Hay un brillo especial en los ojos de aquellas personas que tienen la fortuna de tener claro el camino, ese algo al que desde antiguo le pusieron de nombre vocación, en el sentido de ser llamado hacia un determinado fin o destino. Un camino irrenunciable e innegociable contrario a este mundo líquido contemporáneo con el que debemos fluir asumiendo que no somos más que piezas intercambiables de una sociedad que cada vez necesita menos piezas humanas.
Frente a esa desazón contemporánea que brilla en los ojos de muchos de los jóvenes que encontramos en las aulas universitarias, apenas un puñado de estudios resisten el envite de los tiempos habitados por más distopías que utopías. Las maestras infantiles son una de ellas.

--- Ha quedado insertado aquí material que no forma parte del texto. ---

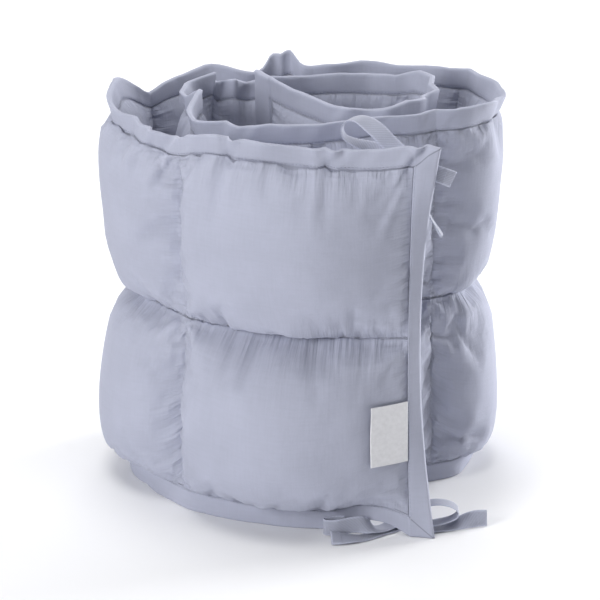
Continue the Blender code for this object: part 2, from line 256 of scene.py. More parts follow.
# The short ridges in which the cloth is gathered beside a seam: how high they are drawn, how far
# they reach, how much they lean, how wide they are and how far apart they stand. Towards a
# panel's corners they grow by the shares given.
Gathers = namedtuple("Gathers", "least power tall even corner reach reach_corner lean size apart")
BY_LONG_SEAM = Gathers(0.25, 1.4, 0.0017, 0.55, 0.75, (0.010, 0.024), 1.2, 0.22,
                       (0.0024, 0.0042), (0.0065, 0.0150))
BY_CROSS_SEAM = Gathers(0.2, 1.5, 0.0014, 0.5, 0.9, (0.009, 0.022), 1.3, 0.25,
                        (0.0024, 0.0044), (0.0070, 0.0160))
MID_SEAM_STRONGER = 1.35
GATHERED_OVER = 0.075
CORNER_FREE = 0.004


def span(mask):
    """The slice from the first to the last true place."""
    found = np.where(mask)[0]
    return slice(found[0], found[-1] + 1)


def puckers(seed):
    """The ridges beside all the seams, in metres of relief."""
    dice = np.random.default_rng(seed)
    relief = np.zeros(length_grid.shape)

    def gather(kind, strong, place, start, end, line, way, patch, off_line, along_line):
        from_seam = (off_line[patch] - line) * way
        along_line = along_line[patch]
        while place < end - CORNER_FREE:
            t = (place - start) / (end - start)
            to_corner = 1 - min(t, 1 - t) * 2
            high = (dice.uniform(kind.least, 1.0) ** kind.power * kind.tall * strong
                    * (kind.even + kind.corner * to_corner))
            reach = dice.uniform(*kind.reach) * (1 + kind.reach_corner * to_corner ** 2)
            lean = (0.5 - t) * 1.5 * to_corner + dice.uniform(-kind.lean, kind.lean)
            size = dice.uniform(*kind.size)
            near = np.clip(from_seam / 0.0035, 0, 1) * np.exp(
                -(np.clip(from_seam, 0, 1) / reach) ** 1.6)
            shape = np.exp(-((along_line - place - lean * from_seam) / size) ** 2)
            relief[patch] += np.where(from_seam > 0, high * near * shape, 0.0)
            place += dice.uniform(*kind.apart)

    for seam, next_seam in zip(SEAMS, SEAMS[1:]):
        inside = span((columns > seam) & (columns < next_seam))
        for line, way in ((HEM_TOP, -1), (MIDDLE, 1), (MIDDLE, -1), (HEM_WIDTH, 1)):
            beside = span(((rows - line) * way > 0) & (np.abs(rows - line) < GATHERED_OVER))
            gather(BY_LONG_SEAM, MID_SEAM_STRONGER if line == MIDDLE else 1.0,
                   seam + CORNER_FREE, seam, next_seam, line, way, (inside, beside),
                   height_grid, length_grid)
    for number, line in enumerate(SEAMS):
        for way in (-1, 1):
            if (number, way) in ((0, -1), (len(SEAMS) - 1, 1)):
                continue
            beside = span(((columns - line) * way > 0) & (np.abs(columns - line) < GATHERED_OVER))
            for low, high_end in ((HEM_WIDTH, MIDDLE), (MIDDLE, HEM_TOP)):
                inside = span((rows > low) & (rows < high_end))
                gather(BY_CROSS_SEAM, 1.0, low + 0.005, low, high_end, line, way,
                       (beside, inside), length_grid, height_grid)
    return relief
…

Si hablo en femenino, en primer lugar es porque la mayoría de mis alumnas en las aulas universitarias lo son, y segundo, porque los alumnos han dejado de sentirse amenazados por el lenguaje en femenino, aunque ya debiera sobrar explicación alguna.

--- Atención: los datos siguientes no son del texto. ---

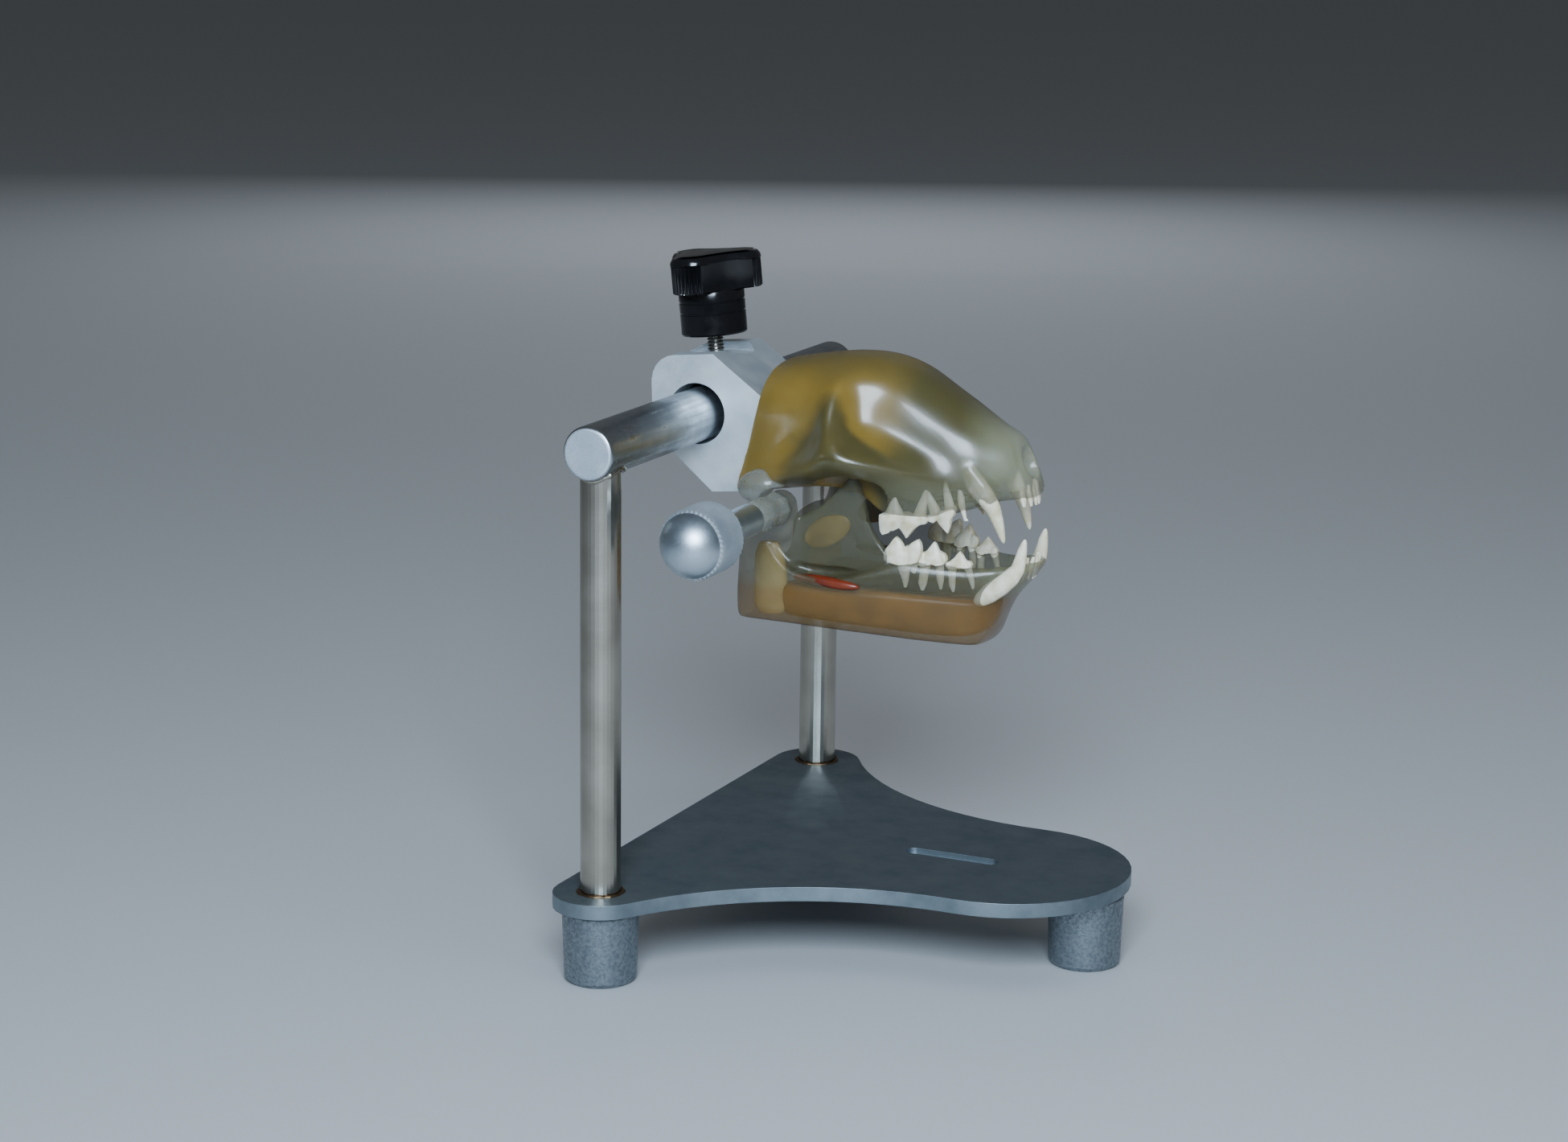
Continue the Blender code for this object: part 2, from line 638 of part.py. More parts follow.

Suelo preguntar, cada comienzo de curso, las razones les traen a las aulas universitaria de Educación Infantil. Cada una, y cada uno, llegan con una historia en la mochila, con un recuerdo infantil en el que han cimentado su afán de imitación, su modelo a seguir. Pido que lo conviertan en cuento para niñas y niños pequeños. Las vidas están llenas de cuentos que tenemos pendientes de narrar. Al leerlos o al escucharlos contados en sus voces, es imposible no envidiar la fortuna de habitar en un rumbo cierto.

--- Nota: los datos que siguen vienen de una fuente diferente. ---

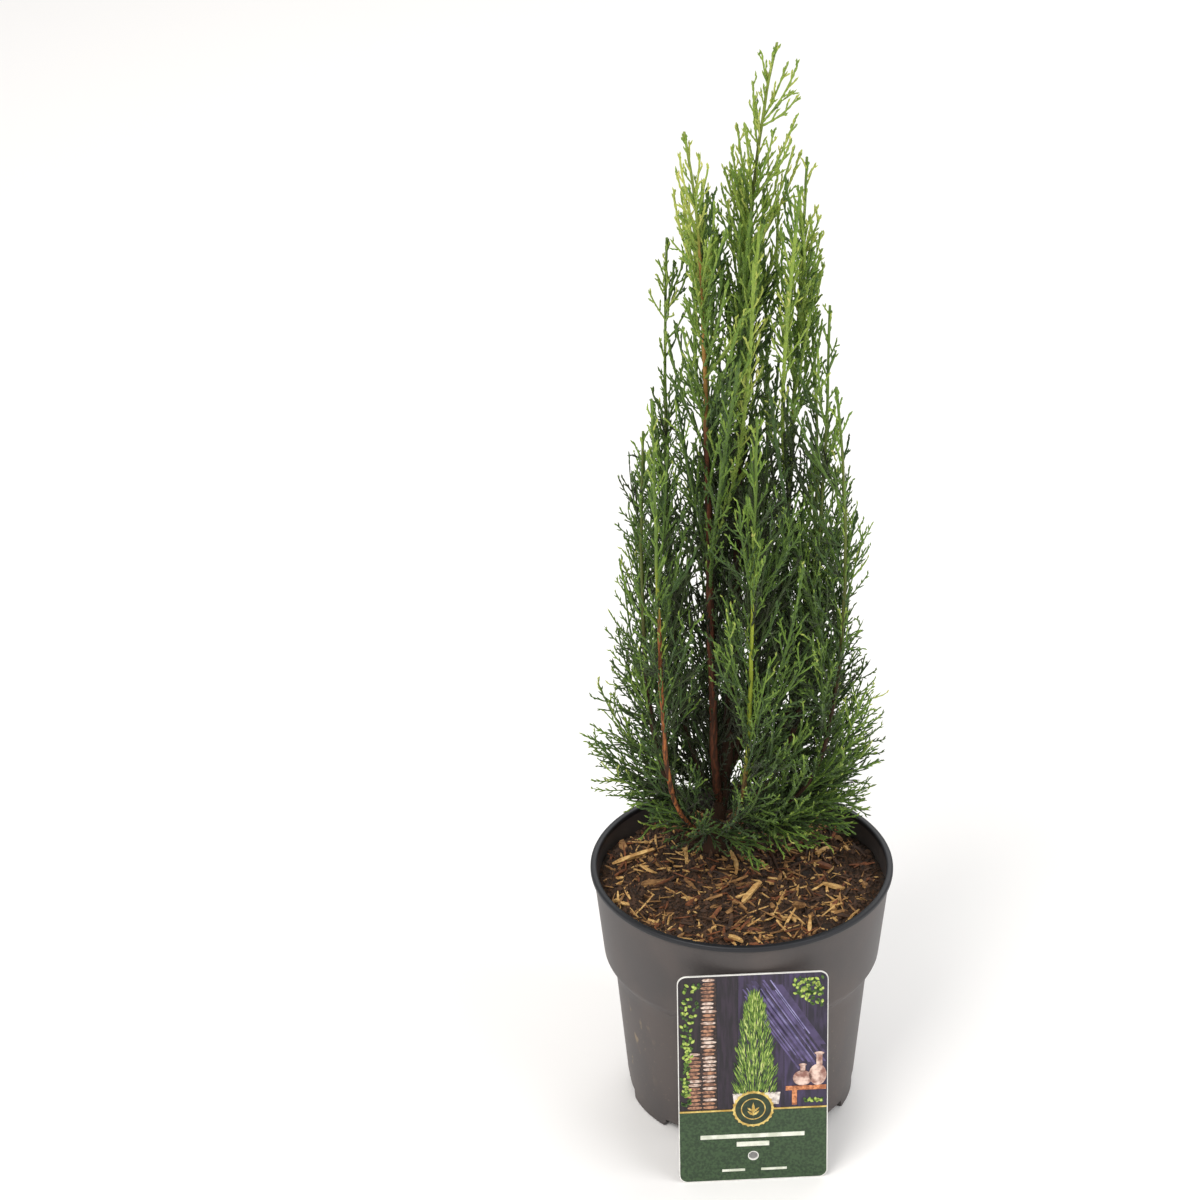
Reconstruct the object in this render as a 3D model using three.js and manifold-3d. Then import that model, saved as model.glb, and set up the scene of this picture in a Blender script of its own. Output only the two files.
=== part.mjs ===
// A young Italian cypress, about 64 cm tall, growing as a clump of upright leads in a round
// nursery pot, with a plain plant card leaning on the pot. Millimetres, +Z up, the origin in the
// middle of the pot's underside, -Y the side the card leans on.
import * as THREE from 'three';
import { mergeVertices } from 'three/addons/utils/BufferGeometryUtils.js';
import Module from 'manifold-3d';

const wasm = await Module();
wasm.setup();

// ---- Driving dimensions -------------------------------------------------------------------------

const TREE_HEIGHT = 636; // ground to the leader's tip, pot included

const POT = {
  height: 152,
  lipRadius: 87.3, // outer edge of the rolled lip
  lipHeight: 3.4,
  bandTopRadius: 85.6, // the upright band under the lip
  bandFootRadius: 79.6,
  bandFootHeight: 98,
  wallTopRadius: 73.2, // the tapered wall below the band
  wallTopHeight: 86,
  footRadius: 65.6,
  lipEdge: 0.8, // the lip's rounded corners
  lipTread: 3, // the flat top of the lip
  wall: 1.6,
  cornerFill: 0.5, // extra thickness where the wall meets the floor
  floorTop: 6.4,
  padRadius: 30, // the middle pad of the underside
  footWidth: 7,
  channelHeight: 4.2, // the drain channel between foot ring and pad
  channelSlope: 2,
  notches: 8,
  notchTurn: 0.18, // the first one's bearing, as a share of the step between two
  notchWidth: 17,
  notchHeight: 5.5,
  drainHoles: 6,
  drainHoleRadius: 4.5,
  sides: 26,
};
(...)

Después poblaremos su cabeza de metodologías educativas, pero como escribió en su día Miguel Ángel Santos Guerra, catedrático de Didáctica y Organización Escolar en la Universidad de Málaga en su famosa metáfora de "Pesar el pollo", que tan bien se adapta a la realidad universitaria, por más que "pesemos al pollo, esto no hará que el pollo crezca, es necesario alimentarlo de forma equilibrada, sana y rica" y entre esa alimentación también se encuentra la formación equilibrada, sana y rica de sus futuras maestras y maestros en su pluralidad y en su diversidad, formándolas no sólo para ser maestras de ciudad en la cultura dominante, sino también para ser maestras rurales o para ser capaces de adaptarse a niñas y niños de otras tradiciones culturales que también necesitan modelos en los que reconocerse.
No deja de ser una maravilla civilizatoria encontrar personas que deseen dedicar su vida a educar a las crías de otros seres humanos desconocidos, en un ejercicio de altruismo de especie casi sin parangón, que bien merece no sólo un día, sino algunos más.
El 27 de noviembre en España, Portugal, Irlanda, Francia e Italia celebramos a San José de Calasanz, patrón de los maestros, las celebraciones son múltiples en los distintos países. La UNESCO declaró el día 5 de octubre como el Día Mundial de los Docentes, Guatemala lo celebra el día 25 de junio conmemorando a la maestra María Chinchilla Recino asesinada en 1944, y así en Argentina se homenajea el 11 de septiembre a Domingo Faustino Sarmiento, en Chequia el 28 de marzo a Juan Amos Comenio, pedagogo del siglo XVII, en Panamá el 1 de diciembre a Manuel José Hurtado, el 18 de febrero en los países árabes o en Bolivia el 6 de junio a Modesto Omiste Tinajero, por citar sólo algunos ejemplos de la diversidad en la celebración del día de las maestras y maestros que habitan cada rincón del planeta.
Las maestras y maestros son plurales, como los pueblos y ciudades que habitan, como sus barrios, como sus niñas y niñas. Cuidemos de esta diversidad porque quizá un día la ciencia aprenda cómo inyectar vocaciones en el ser humano y entonces ya nunca será lo mismo.